Kippen, 54, says the ECC work has been “a meat grinder” and the cause of “many sleepless nights”—but he still hasn’t run out of optimism about Afghanistan. “To listen to the stories people tell, what they’ve endured,” he says. “Everything from being kidnapped and tortured, to being threatened, to suffering great family tragedy. They are resilient and keep pushing forward. They want security, they want opportunities, a chance to have a decent job, for their kids to grow up and be educated. It’s very inspiring.”

Asked about his daily routines in Afghanistan, he touches matter-of-factly on dangers, and light-heartedly on very modest pleasures. The threats have worsened: five years ago he drove around Kabul in an ordinary van; now he needs an armoured vehicle with personal security guards. He likes a ravioli-like Afghan dish called mantou, but also stocks up on big cans of Tim Hortons coffee when he visits the doughnut shop at the Canadian military base in Kandahar.

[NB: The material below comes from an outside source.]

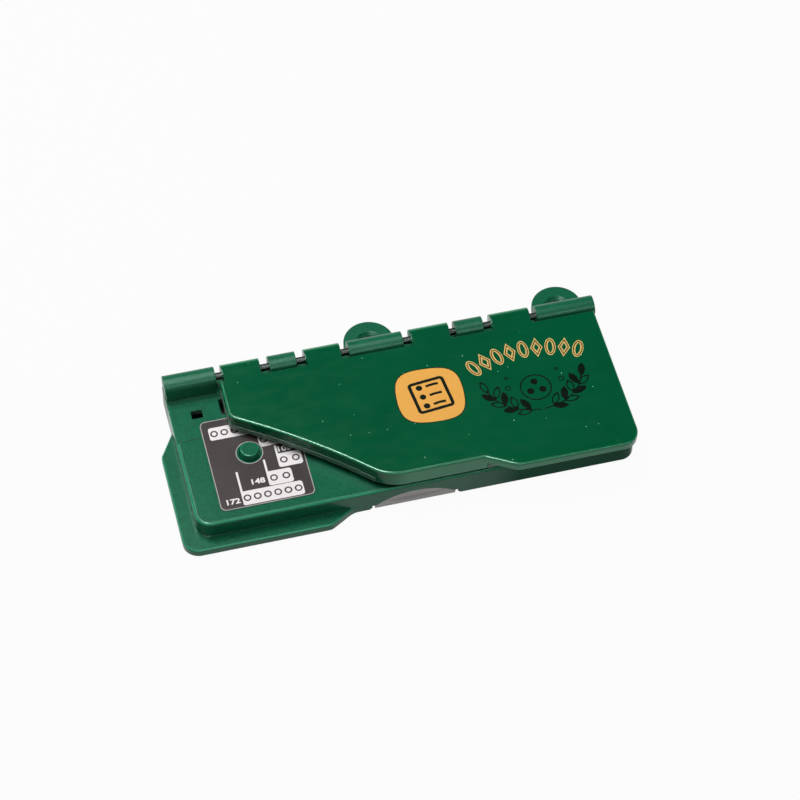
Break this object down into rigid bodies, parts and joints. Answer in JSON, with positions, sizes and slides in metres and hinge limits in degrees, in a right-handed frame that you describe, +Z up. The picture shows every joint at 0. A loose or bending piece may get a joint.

He’ll oversee the ECC’s investigations of the inevitable complaints likely to flow from the Nov. 7 runoff vote. Then he plans to return to Ottawa, perhaps in December. As for the future, he says he hopes to remain involved in some way in Afghanistan. Those who know his work say he’s needed. “Over the last five years,” says Scott Gilmore, exectutive director of the non-profit organization Peace Dividend Trust, “Grant has quietly been one of the most influential Canadians working in Afghanistan.” Quiet, yes. But after he played an indispensible role in this fall’s election turmoil, no longer unnoticed.